Experts suggest having children surf the internet in a central place at home, such as the kitchen or family room, rather than away from adult supervision or behind a closed door. Know what your child is doing with technology and how he or she is spending time. Technology can be a great tool and resource, but also has the potential to be a distractor. Help your child learn to focus on completing tasks or assignments first before spending time on games, shopping, and social networking. Teaching today’s children how to manage multiple sources of information and potential distractions is a critical life skill, one best learned before heading off to college or the workplace.

Set Expectations and Make an Agreement

Regularly share your expectations with your child about accessing only appropriate sites and content, as well as being a good person when online (even when parents aren't watching). Outside of school, it is likely that your child has already been confronted with multiple opportunities to access content that parents wouldn’t approve, such as pornography, hate sites, celebrity gossip, reality tv personal blogs and more, all of which may influence your child's beliefs, values and behavior. Understand that your child's use of many technologies (such as laptops, video game systems, and cell phones) likely gives your child the ability to connect to unfiltered public wireless networks (such as in a library or coffee shop, by picking up a neighbor’s wireless signal, or connecting to the Internet through a cell service). Therefore, it is important to maintain regular, open dialog about internet use and access. Discuss your expectation for appropriate use and behavior.

Media Agreements are a resource and checklist that parents can use to guide conversations with their kids about media use. They are designed to help parents establish guidelines and expectations around media use and behavior that are right for their family. Some families are comfortable using them as signed agreements. Others refer to them to use simply as a checklist to guide conversations. Either way, they are a great way to help parents and kids get on the same page about media and technology use. Take time to review this Family Media Agreement and discuss it with your child.

Keep Tech Out of the Bedroom Overnight

Parenting experts suggest parking all technology devices, from cell phones to iPads, in a common spot overnight to discourage late night and unmonitored use, which can disrupt sleep. Do not allow your child to sleep in a room with an iPad, laptop or cell phone. Remember to model appropriate use and balance of technology in your own life, too!

Filters

All Minnehaha Academy iPads have built-in filtering software blocking access to inappropriate sites regardless of whether the device is at school or off campus. This built-in filter overrides any filtering you may have at home. Many home routers do allow for time limits to be set for network traffic, so parents may choose to do this. Parents can set up additional site blocking, such as blocking YouTube if desired (more info in YouTube section below).

Children often have complete, unrestricted access to inappropriate sites on other personal devices such as home computers and cell phones. Experts strongly suggest installing software to filter and block inappropriate content on your wireless home network. Filters can be set to block Internet access completely or block certain sites like pornography, social media, and gaming. Further, filters allow a parent to completely control when access is open/closed to such sites. These same tools allow parents to control any wireless device, whether it is a laptop, a smartphone with a web browser or other personal device. Without any filtering software at home, a user can get to any site on any device, including a desktop computer.

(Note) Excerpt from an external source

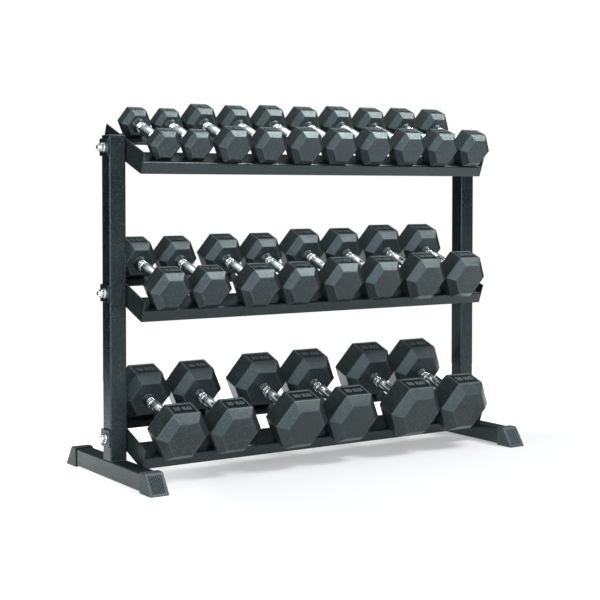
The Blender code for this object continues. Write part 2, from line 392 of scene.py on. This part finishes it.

Some possible filters to consider that other Minnehaha parents use include OpenDNS (free option), Circle, Router Limits, or if you have a newer computer with Microsoft Windows or Mac iOS, the software may be part of the operating system- it’s called Parental Controls and there may be no need to buy anything else. You can also turn on the free tools within Google and YouTube to activate stricter filters on web, image, and video searches. TV cable companies offer filtering services as well-- to find out, search Google for your provider along with the words "parental controls" to learn how to access these features.

Take the time to set up some content filters for your children today. Kids are naturally curious and won't filter content for themselves. Viewing portrayals of risky behavior can make it seem "normal" when it is not the norm. Often, the reality of negative consequences is left out, leaving kids with a skewed impression of normal standards of behavior, as well as unresolved questions and emotions about the implications of explicit content that they don't fully grasp.
 

Other Parenting Tips

  • Maintain open communication with your child about technology use, regularly asking your child about his or her computer activities.
  • Follow the suggested age minimums for social media. Most tools like Instagram and Snapchat don't allow children under age 13 to join.
  • Ask to get a tour of the sites your child visits.
  • Proactively set guidelines for computer use at your house, as well as when they are with friends. Print off, discuss, and sign a Common Sense Family Media Agreement.
  • Google family members to be aware of your cyber footprint online. Set up a Google Alert for each family member for free.
  • Anything we do or post online creates a digital record, often called your "Digital Footprint." Nothing online is totally private, even if you intend it to be. Once digitized, it can be saved, sent and reposted elsewhere.
  • A good rule of thumb: If you don’t want a parent, teacher, principal, future employer or college admissions office to know something, don’t post it online. Ask yourself, "Would Grandma approve?"
  • "Friends" aren’t always who they say they are; undercover police and pedophiles pretend to be kids online. Encourage your child to only be friends online with individuals they have met in person.
  • Be cautious when posting personal information online. This includes: full name, address, phone number, email, cell phone, checking in on social media sites, where you are meeting friends or where you hang out. Discuss how easy it is for someone to find you based on what you post online.
  • Regularly check privacy settings on all commonly used sites and networks. Ignoring privacy settings on sites like Instagram and Facebook means your photos, contact information, interests, and possibly even cell phone number and GPS location could be shared with more than a billion people.
  • Cyberbullying (threatening or harassing another individual through technology), is a growing concern for today’s youth. It takes many forms, such as forwarding a private email, photo, or text message for others to see, starting a rumor, or sending a threatening or aggressive message, often anonymously. Talk with your child about not partaking in this behavior, and encourage her/him to report it to an adult. Some videos online to help kids understand this include Ad Council Commercials Talent Show (Elementary and Middle School Students) or Kitchen (High School Students), as well as NetSmartz.org’s videos.
  • Know your child’s passwords. This enables you to gain access to their e-mail, social networking sites, etc. in case of an emergency.